En rentrant dans sa cellule le soir du sixième jour après son arrivée, Eden trouve sur son lit un papier plié en deux. Ses doigts attrapent les bords de la feuille et la déplient. Elle prend le temps de s'asseoir sur le matelas avant de lire le mot imprimé sur le papier blanc. Dans un encart en haut de la feuille, Eden trouve son nom, son prénom et sa date de naissance à gauche. À droite on peut lire ce qui semble être l'adresse de la prison, soulignée par les coordonnées GPS de cette dernière. En dessous de l'encart s'étend un petit paragraphe auquel Eden porte une grande attention.
Nous avons bien reçu la demande de mission à votre nom. Après examen le Centre de Gestion des Jugements et Sanctions des États-Unis d'Amérique à valider votre dossier. Un conseiller et inspecteur de mission vous à été assigné. Vous êtes invitée à le retrouver le 15 juin 2503 à 14h15. Votre inspecteur, Monsieur Hermès Baudra vous accueillera dans son Bureau et vous informera des détails de votre mission. Vous y rencontrerez par ailleurs vos coéquipiers.
Bien à vous,
Le Centre de Gestion des Jugements et
Sanctions des États-Unis d'Amérique
Eden soupire et se masse les tempes. La présence d'équipiers la met dans une situation délicate.
Ses parents offrent une belle prime à celui où celle qui leur ramènera leur fille. Si un de ses coéquipiers plus curieux que les autres venait à apprendre son nom de famille, il n'hésitera sûrement pas à s'en prendre à elle ou à informer ses géniteurs de sa localisation.

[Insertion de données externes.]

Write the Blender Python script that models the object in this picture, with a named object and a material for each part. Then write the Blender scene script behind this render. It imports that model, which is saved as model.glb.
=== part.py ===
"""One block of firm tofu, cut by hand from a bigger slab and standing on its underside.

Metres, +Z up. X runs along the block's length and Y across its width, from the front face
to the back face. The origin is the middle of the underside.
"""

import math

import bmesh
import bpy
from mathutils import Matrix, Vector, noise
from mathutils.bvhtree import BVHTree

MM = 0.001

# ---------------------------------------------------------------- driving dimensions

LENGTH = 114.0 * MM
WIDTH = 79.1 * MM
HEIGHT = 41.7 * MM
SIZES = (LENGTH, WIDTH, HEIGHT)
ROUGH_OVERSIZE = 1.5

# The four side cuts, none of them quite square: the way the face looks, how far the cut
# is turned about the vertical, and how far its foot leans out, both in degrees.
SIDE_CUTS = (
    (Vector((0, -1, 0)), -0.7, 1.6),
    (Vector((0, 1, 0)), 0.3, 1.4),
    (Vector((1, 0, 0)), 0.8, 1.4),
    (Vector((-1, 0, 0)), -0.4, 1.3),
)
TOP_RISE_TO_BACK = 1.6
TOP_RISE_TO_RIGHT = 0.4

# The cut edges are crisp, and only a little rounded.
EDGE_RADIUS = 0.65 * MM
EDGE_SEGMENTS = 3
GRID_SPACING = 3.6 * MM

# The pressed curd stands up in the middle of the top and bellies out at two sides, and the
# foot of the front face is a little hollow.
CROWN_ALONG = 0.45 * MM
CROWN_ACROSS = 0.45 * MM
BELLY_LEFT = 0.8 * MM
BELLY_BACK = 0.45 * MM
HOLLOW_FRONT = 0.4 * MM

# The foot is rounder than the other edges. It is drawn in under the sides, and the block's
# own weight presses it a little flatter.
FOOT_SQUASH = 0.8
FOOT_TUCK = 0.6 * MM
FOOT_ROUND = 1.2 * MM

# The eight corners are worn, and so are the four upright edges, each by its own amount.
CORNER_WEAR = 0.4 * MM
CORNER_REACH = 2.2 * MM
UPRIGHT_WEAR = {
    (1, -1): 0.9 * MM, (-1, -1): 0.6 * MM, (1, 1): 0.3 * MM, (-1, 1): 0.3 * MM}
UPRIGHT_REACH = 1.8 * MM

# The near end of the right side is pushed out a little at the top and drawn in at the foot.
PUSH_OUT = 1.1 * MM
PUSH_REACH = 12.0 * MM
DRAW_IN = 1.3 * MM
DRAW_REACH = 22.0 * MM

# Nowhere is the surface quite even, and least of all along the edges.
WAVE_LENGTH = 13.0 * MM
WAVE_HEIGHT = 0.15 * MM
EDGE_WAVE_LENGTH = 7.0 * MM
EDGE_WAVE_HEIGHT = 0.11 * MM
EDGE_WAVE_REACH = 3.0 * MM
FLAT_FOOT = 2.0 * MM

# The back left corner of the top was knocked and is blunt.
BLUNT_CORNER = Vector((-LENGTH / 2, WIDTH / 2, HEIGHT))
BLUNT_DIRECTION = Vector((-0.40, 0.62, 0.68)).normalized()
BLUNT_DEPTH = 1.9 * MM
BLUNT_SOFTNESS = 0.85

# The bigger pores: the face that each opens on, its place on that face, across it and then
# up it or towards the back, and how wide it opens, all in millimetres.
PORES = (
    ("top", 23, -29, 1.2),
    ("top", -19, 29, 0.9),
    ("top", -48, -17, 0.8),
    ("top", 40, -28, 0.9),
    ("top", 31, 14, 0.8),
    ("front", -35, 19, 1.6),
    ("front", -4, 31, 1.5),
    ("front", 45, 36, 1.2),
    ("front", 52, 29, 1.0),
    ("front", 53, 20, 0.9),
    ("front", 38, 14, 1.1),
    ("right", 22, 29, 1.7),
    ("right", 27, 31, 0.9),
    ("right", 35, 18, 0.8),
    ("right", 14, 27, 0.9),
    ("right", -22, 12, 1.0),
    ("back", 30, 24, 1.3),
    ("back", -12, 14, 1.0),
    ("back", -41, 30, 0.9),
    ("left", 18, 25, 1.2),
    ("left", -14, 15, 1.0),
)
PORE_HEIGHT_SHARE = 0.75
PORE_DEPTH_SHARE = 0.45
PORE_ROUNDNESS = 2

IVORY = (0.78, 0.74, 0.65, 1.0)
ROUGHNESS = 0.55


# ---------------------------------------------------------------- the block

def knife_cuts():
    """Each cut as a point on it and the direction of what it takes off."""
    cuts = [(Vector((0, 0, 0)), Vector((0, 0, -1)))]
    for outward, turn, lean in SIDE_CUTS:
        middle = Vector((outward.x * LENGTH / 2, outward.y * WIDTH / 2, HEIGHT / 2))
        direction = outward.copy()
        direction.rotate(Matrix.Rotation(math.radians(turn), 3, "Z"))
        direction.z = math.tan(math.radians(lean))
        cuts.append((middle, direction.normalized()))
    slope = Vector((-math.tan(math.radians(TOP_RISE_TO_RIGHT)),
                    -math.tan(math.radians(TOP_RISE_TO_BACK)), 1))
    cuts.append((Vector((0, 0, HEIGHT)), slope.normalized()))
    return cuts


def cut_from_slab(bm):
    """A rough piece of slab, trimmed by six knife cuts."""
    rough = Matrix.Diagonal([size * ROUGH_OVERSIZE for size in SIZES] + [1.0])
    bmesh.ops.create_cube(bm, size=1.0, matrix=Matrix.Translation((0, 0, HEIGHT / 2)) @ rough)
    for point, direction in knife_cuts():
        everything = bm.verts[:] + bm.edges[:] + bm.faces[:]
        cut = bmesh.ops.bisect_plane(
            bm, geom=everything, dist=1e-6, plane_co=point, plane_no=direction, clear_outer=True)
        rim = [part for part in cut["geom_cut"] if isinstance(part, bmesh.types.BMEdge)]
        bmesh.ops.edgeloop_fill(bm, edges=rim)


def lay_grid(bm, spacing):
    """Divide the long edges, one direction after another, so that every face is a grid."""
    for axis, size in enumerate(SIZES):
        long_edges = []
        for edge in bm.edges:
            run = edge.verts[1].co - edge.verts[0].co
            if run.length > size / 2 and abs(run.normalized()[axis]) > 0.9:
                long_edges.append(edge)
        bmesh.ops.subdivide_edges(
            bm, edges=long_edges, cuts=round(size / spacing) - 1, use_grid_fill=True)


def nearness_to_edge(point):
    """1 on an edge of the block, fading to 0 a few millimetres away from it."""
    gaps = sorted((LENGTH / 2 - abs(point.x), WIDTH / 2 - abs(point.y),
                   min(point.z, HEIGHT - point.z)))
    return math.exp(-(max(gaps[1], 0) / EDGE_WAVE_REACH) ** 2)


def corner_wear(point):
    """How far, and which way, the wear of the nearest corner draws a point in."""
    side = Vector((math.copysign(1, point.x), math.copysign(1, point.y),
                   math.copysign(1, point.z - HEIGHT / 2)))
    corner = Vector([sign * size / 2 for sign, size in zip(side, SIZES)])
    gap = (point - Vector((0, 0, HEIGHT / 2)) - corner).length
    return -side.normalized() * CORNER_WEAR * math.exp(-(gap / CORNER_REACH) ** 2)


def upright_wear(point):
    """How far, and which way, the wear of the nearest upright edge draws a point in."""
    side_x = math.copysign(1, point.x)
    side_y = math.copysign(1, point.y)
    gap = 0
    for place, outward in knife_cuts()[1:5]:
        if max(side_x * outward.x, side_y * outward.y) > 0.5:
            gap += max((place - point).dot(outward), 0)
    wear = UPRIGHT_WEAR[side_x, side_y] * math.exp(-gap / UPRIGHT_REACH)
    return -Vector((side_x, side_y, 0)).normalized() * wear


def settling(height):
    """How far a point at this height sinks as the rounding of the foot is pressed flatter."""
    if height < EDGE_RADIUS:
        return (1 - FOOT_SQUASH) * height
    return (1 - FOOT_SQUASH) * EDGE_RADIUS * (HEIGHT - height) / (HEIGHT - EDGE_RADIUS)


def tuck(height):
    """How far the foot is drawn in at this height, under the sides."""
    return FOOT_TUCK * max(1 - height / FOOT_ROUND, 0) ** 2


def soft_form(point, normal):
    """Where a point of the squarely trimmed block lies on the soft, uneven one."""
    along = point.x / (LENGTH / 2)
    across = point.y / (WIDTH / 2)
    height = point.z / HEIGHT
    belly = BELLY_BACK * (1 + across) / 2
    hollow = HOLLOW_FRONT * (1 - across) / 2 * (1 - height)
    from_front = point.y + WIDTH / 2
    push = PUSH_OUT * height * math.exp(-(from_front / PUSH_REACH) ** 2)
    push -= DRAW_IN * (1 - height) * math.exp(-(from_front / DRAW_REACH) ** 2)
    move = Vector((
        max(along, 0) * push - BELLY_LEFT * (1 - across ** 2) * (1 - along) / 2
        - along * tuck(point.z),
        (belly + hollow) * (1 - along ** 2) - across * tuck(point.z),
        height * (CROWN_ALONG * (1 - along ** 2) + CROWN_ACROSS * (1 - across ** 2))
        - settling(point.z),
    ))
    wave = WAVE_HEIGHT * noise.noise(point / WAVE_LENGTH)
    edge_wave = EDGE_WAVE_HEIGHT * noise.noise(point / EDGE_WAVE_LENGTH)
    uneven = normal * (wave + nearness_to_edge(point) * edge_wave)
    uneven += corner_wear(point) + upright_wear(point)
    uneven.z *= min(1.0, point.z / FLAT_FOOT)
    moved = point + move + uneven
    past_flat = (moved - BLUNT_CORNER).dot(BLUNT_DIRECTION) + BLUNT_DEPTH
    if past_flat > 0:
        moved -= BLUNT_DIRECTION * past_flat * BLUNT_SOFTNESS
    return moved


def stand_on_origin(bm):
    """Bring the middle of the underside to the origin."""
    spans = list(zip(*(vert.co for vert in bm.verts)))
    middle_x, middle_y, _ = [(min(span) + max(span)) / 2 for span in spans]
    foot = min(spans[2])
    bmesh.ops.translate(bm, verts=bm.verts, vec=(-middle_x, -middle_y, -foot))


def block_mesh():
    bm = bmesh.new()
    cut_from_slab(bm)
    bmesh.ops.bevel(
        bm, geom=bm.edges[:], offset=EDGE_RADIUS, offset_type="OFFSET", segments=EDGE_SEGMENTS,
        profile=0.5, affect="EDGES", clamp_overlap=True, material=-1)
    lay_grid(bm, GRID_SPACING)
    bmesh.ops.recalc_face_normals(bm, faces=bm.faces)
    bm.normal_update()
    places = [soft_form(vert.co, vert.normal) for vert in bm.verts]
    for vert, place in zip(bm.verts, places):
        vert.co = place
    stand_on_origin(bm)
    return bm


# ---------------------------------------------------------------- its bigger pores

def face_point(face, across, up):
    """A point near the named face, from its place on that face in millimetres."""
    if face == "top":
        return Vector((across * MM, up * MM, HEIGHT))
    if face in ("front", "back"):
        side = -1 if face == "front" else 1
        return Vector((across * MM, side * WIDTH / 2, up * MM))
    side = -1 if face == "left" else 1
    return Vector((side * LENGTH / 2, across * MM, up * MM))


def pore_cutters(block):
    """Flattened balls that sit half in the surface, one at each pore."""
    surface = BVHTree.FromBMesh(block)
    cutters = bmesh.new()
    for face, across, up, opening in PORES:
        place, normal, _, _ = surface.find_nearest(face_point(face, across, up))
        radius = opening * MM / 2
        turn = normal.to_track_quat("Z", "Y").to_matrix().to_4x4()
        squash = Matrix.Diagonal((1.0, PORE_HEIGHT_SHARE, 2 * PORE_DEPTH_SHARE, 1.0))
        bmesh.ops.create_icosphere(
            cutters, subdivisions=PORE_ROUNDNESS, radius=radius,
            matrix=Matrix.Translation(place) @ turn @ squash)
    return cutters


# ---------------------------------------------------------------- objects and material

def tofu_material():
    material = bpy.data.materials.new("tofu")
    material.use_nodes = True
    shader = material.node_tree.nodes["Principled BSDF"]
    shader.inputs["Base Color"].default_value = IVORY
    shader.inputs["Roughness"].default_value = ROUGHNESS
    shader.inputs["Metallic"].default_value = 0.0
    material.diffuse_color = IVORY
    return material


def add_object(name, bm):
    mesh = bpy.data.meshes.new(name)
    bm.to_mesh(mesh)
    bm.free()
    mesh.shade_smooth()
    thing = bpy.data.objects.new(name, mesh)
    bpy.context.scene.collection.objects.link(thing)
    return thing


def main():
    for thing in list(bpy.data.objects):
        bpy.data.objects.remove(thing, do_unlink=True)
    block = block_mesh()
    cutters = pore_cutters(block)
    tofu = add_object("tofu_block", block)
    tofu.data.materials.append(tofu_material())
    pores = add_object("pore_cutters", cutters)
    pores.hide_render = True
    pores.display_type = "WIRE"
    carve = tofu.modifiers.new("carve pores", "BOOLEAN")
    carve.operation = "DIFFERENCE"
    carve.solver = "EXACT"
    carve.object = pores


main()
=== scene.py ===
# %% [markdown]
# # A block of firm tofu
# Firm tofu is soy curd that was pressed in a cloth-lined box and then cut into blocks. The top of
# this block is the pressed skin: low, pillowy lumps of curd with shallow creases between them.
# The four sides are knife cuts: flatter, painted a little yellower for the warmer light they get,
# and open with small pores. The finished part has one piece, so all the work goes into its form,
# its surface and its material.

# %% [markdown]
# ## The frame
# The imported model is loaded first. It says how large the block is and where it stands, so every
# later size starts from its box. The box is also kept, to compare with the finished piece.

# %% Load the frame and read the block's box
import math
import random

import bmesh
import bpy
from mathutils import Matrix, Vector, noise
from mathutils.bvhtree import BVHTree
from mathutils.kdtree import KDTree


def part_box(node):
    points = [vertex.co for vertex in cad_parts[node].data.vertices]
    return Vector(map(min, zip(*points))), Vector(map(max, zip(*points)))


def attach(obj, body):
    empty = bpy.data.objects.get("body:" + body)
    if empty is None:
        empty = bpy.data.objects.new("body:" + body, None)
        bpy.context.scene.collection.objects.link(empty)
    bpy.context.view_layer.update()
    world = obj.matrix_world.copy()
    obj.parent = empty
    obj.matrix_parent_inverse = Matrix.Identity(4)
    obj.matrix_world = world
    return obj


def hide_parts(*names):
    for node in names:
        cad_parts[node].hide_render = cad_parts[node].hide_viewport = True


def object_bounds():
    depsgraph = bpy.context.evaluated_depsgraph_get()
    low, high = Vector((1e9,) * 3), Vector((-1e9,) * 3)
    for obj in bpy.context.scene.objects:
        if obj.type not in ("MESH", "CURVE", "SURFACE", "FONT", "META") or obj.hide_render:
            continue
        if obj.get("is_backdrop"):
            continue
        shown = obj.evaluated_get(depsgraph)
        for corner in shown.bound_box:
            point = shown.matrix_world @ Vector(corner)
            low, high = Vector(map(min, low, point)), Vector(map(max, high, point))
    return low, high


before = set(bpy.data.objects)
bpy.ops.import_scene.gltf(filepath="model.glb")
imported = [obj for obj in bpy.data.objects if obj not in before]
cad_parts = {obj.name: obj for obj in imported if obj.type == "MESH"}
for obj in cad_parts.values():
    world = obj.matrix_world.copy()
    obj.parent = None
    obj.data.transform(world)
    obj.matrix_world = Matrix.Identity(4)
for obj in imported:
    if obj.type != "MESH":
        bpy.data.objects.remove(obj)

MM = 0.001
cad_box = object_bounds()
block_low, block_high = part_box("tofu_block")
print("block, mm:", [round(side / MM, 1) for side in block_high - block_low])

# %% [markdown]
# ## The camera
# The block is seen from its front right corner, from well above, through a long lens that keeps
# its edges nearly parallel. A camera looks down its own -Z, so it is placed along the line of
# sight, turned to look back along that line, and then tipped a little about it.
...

Eden se lève, prise d'une soudaine curiosité pour les réactions des autres face à leur lettre. De l'autre côté des barreaux, les gens s'exclament et questionnent leurs compères, cherchent leurs équipiers. Eden les regarde s'agiter bruyamment comme des animaux en cage quelques instants avant retourner s'allonger sur son matelas.
Elle passe les journées suivantes à écouter les conversations des autres, cacher sur les passerelles métalliques suspendues dans la salle des cellules ou bien dans l'angle d'un couloir.
Entre deux repas elle assiste de loin à quelques cours de survie dans la salle de sport pour emmagasiner un maximum de connaissances utiles avant de retourner dans sa cellule pour la nuit sans jamais cesser d'écouter. Elle passe des nuits à gamberger sur sa mission, ses coéquipiers, sa phobie sociale.
En fait, Eden ne sait même plus ce qui l'effraie le plus, les hommes ou les Zombies.